▸ **EXERCISE INSTRUCTIONS**: Starting at the first line of the data below, write out each line exactly until you reach the line containing "camera stands on.", and include that line too.

════════════════════

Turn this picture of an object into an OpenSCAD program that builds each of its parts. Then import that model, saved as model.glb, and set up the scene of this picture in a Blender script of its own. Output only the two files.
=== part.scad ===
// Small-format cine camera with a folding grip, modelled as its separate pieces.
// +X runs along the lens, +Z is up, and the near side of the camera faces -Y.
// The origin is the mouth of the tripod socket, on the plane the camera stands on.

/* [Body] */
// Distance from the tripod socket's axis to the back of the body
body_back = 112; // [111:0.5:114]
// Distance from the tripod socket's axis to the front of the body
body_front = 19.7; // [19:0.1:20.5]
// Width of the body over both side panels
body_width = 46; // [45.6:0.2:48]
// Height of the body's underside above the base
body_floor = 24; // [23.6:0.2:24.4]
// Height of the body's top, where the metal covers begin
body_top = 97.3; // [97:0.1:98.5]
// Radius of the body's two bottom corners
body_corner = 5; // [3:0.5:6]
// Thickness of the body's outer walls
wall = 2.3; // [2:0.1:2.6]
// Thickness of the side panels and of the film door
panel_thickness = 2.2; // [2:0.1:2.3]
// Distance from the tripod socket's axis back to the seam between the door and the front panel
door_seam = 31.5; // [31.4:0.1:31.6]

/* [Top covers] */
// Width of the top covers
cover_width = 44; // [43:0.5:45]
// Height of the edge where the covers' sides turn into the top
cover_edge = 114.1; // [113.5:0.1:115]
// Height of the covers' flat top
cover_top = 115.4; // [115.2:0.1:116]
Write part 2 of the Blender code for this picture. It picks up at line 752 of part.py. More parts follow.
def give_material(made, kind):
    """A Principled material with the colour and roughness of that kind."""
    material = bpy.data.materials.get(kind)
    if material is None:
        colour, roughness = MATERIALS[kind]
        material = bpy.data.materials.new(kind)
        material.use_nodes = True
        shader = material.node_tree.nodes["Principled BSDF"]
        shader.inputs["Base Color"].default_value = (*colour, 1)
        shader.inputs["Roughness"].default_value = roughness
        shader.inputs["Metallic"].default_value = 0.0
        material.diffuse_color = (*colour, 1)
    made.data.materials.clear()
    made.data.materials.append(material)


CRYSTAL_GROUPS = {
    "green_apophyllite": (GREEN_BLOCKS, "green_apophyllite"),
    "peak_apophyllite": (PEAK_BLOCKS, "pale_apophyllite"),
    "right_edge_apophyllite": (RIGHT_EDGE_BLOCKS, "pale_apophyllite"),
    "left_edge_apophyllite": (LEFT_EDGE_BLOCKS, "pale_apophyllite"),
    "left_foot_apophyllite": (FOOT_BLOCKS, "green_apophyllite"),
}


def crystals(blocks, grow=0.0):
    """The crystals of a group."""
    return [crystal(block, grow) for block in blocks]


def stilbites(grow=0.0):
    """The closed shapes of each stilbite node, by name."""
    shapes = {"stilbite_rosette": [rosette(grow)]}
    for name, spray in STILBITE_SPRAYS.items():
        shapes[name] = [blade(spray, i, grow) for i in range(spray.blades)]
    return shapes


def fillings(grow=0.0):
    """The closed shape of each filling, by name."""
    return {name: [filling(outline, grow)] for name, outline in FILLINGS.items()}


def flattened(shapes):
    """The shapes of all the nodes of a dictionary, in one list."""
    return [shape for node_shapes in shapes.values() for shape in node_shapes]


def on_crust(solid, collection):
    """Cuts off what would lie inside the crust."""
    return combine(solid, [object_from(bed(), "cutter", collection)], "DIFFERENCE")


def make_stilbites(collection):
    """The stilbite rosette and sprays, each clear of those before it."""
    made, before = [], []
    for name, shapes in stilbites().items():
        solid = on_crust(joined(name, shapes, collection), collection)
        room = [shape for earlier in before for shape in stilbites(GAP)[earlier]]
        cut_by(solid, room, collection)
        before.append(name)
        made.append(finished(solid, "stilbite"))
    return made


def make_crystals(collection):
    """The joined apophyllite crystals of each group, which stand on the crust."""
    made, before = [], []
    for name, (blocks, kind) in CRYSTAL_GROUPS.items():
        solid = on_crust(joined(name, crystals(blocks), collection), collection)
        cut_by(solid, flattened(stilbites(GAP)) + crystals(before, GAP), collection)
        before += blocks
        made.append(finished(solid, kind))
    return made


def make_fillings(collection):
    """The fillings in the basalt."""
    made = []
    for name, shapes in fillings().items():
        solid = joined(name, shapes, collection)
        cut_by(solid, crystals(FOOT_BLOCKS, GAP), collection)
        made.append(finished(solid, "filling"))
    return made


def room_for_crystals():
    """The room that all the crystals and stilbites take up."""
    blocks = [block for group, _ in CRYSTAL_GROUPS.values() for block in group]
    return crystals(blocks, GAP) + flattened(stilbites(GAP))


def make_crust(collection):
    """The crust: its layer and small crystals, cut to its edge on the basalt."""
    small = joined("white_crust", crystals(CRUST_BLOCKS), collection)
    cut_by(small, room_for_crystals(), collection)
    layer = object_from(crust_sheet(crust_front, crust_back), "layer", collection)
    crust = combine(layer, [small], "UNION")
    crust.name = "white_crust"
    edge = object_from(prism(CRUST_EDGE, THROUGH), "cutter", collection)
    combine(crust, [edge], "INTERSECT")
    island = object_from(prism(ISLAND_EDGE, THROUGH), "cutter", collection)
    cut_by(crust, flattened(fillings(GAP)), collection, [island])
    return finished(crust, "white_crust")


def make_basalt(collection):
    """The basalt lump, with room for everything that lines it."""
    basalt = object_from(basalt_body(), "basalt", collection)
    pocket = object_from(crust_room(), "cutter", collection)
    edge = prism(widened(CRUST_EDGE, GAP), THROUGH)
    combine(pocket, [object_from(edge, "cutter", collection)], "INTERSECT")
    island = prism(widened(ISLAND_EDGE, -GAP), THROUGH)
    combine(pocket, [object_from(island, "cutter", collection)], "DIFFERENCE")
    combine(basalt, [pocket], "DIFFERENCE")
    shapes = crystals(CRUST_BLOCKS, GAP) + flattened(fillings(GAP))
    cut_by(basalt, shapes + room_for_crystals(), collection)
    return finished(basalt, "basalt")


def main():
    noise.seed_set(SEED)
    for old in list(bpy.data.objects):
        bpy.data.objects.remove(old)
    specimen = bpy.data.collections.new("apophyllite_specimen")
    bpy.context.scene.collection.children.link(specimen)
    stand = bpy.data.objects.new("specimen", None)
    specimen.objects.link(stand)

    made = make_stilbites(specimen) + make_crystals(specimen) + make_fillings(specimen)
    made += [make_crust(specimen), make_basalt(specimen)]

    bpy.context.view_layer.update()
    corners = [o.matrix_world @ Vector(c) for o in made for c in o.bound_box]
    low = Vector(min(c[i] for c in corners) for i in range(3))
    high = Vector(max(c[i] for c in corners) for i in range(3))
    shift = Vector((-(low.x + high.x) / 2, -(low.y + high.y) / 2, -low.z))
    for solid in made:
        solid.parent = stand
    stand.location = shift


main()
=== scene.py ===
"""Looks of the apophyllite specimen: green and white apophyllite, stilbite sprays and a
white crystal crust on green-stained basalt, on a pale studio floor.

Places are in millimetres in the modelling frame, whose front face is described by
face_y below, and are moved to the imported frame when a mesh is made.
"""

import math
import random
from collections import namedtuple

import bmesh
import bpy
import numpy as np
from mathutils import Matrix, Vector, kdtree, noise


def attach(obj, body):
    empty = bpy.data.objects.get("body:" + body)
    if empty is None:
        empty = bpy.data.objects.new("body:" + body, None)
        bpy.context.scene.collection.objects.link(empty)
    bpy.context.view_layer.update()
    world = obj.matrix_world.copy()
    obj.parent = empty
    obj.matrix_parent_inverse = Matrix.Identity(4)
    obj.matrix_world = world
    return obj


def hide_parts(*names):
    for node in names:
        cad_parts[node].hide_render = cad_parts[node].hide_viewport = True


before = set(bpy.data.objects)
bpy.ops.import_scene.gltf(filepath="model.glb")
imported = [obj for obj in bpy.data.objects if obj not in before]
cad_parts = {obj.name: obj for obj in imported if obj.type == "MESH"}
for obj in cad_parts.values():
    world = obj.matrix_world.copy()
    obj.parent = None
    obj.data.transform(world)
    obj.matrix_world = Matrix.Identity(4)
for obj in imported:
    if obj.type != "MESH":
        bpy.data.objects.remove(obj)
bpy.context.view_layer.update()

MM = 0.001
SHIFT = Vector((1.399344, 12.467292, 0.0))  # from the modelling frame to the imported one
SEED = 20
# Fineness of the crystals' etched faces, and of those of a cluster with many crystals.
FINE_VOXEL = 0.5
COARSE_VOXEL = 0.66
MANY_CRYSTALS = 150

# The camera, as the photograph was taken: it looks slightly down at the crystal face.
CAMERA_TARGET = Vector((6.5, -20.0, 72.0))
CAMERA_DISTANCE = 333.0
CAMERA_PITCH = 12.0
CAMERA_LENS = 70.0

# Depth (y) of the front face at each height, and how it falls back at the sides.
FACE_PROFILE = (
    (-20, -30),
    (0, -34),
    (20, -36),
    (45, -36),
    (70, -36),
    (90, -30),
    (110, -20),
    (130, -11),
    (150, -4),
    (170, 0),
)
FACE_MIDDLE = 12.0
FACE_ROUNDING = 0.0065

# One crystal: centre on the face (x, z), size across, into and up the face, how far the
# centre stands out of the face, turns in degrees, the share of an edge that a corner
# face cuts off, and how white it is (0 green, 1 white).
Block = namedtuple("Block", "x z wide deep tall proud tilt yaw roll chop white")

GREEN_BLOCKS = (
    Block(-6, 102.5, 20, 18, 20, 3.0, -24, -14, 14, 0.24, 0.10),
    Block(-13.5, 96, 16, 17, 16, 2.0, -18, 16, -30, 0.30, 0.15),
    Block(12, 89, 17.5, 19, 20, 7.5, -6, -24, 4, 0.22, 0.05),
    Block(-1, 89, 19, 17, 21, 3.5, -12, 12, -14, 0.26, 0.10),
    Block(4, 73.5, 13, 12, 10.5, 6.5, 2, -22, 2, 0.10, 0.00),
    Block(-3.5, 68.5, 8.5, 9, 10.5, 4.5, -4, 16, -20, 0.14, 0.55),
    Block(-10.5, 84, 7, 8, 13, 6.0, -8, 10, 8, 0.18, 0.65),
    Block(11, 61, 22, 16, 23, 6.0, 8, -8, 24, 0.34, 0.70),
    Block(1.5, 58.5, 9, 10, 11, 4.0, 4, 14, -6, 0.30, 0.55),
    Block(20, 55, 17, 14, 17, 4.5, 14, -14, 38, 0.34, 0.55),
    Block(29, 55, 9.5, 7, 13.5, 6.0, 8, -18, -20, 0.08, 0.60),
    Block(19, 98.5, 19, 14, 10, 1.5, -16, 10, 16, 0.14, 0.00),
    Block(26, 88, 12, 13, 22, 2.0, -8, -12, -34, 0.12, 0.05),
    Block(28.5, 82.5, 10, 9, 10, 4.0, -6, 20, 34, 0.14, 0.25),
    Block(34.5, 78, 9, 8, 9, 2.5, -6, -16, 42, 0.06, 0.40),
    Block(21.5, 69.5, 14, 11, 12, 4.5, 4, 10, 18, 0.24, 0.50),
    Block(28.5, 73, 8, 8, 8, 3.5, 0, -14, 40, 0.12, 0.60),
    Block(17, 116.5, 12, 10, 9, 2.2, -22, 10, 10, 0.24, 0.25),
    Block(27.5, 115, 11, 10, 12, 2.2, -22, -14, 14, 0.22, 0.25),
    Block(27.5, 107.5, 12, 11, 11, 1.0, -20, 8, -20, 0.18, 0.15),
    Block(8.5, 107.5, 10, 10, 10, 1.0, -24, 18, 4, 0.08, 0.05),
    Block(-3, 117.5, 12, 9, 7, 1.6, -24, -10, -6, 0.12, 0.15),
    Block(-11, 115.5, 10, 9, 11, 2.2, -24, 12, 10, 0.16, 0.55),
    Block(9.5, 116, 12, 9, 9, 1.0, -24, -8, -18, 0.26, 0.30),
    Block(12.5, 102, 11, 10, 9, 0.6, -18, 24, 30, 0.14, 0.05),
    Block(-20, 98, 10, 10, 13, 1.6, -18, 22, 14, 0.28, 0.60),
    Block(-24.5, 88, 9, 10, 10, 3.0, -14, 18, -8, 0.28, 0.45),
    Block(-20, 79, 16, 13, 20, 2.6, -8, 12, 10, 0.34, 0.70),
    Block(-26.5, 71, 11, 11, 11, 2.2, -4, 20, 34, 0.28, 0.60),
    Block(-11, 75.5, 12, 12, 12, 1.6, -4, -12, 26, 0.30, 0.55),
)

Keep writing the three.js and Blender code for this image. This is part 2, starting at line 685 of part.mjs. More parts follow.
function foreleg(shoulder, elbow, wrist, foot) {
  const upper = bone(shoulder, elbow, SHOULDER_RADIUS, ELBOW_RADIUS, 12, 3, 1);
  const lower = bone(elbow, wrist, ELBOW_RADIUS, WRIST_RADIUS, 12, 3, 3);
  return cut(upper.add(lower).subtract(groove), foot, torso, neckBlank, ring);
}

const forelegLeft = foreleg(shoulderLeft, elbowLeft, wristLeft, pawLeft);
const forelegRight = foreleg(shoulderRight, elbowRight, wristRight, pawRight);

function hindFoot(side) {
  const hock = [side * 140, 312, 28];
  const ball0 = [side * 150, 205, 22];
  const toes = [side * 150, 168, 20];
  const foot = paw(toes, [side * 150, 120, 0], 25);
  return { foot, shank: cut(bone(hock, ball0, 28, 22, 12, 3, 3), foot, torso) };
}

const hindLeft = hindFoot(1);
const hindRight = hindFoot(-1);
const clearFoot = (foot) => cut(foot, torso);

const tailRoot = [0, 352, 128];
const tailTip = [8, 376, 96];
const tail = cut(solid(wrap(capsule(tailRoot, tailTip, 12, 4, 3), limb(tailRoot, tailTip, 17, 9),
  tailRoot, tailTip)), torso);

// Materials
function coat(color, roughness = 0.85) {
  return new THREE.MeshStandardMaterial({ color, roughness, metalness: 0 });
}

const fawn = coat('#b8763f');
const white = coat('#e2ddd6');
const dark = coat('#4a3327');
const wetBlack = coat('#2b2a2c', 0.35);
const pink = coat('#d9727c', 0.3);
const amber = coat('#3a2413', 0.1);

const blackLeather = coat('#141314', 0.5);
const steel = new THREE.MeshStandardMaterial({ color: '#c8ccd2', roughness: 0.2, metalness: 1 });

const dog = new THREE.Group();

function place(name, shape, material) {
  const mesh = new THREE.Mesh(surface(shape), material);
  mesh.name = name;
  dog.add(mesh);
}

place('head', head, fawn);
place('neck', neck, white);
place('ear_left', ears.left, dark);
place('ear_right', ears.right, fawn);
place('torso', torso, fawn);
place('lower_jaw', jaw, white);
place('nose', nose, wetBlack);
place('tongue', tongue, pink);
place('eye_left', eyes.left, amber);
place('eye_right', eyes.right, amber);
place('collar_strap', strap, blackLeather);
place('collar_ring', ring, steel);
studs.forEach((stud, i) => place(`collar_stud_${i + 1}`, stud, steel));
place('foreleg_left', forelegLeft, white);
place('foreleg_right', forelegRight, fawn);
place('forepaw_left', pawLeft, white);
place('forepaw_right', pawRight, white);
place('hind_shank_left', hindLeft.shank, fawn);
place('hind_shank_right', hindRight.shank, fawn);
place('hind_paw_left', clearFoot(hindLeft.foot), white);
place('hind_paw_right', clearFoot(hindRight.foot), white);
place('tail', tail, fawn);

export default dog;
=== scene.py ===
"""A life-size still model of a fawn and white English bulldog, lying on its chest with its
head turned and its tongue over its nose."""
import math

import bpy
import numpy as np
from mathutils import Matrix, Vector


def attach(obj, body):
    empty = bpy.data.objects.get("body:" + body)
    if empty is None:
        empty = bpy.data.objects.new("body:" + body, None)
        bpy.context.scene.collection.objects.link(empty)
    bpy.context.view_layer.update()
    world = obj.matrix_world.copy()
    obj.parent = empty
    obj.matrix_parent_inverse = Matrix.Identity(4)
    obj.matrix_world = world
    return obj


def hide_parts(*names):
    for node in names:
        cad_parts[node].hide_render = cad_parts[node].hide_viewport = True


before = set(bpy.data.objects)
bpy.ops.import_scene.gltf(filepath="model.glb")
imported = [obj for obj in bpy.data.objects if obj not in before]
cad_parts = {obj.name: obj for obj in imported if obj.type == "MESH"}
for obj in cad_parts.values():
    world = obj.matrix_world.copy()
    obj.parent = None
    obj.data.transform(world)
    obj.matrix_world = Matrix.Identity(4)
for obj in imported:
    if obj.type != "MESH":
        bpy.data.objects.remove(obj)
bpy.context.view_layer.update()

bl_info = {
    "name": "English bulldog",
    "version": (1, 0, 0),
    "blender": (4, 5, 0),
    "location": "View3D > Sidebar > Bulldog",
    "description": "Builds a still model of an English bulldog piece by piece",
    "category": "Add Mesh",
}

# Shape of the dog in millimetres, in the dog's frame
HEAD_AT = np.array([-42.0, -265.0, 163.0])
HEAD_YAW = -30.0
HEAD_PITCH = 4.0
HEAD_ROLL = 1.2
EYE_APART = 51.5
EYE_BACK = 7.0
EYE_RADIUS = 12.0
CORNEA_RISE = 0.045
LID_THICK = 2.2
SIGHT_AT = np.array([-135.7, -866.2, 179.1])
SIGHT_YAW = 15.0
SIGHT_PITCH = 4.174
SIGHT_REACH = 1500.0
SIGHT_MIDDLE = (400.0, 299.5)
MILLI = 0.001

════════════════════

▸ **COMPLETED EXERCISE**:
Turn this picture of an object into an OpenSCAD program that builds each of its parts. Then import that model, saved as model.glb, and set up the scene of this picture in a Blender script of its own. Output only the two files.
=== part.scad ===
// Small-format cine camera with a folding grip, modelled as its separate pieces.
// +X runs along the lens, +Z is up, and the near side of the camera faces -Y.
// The origin is the mouth of the tripod socket, on the plane the camera stands on.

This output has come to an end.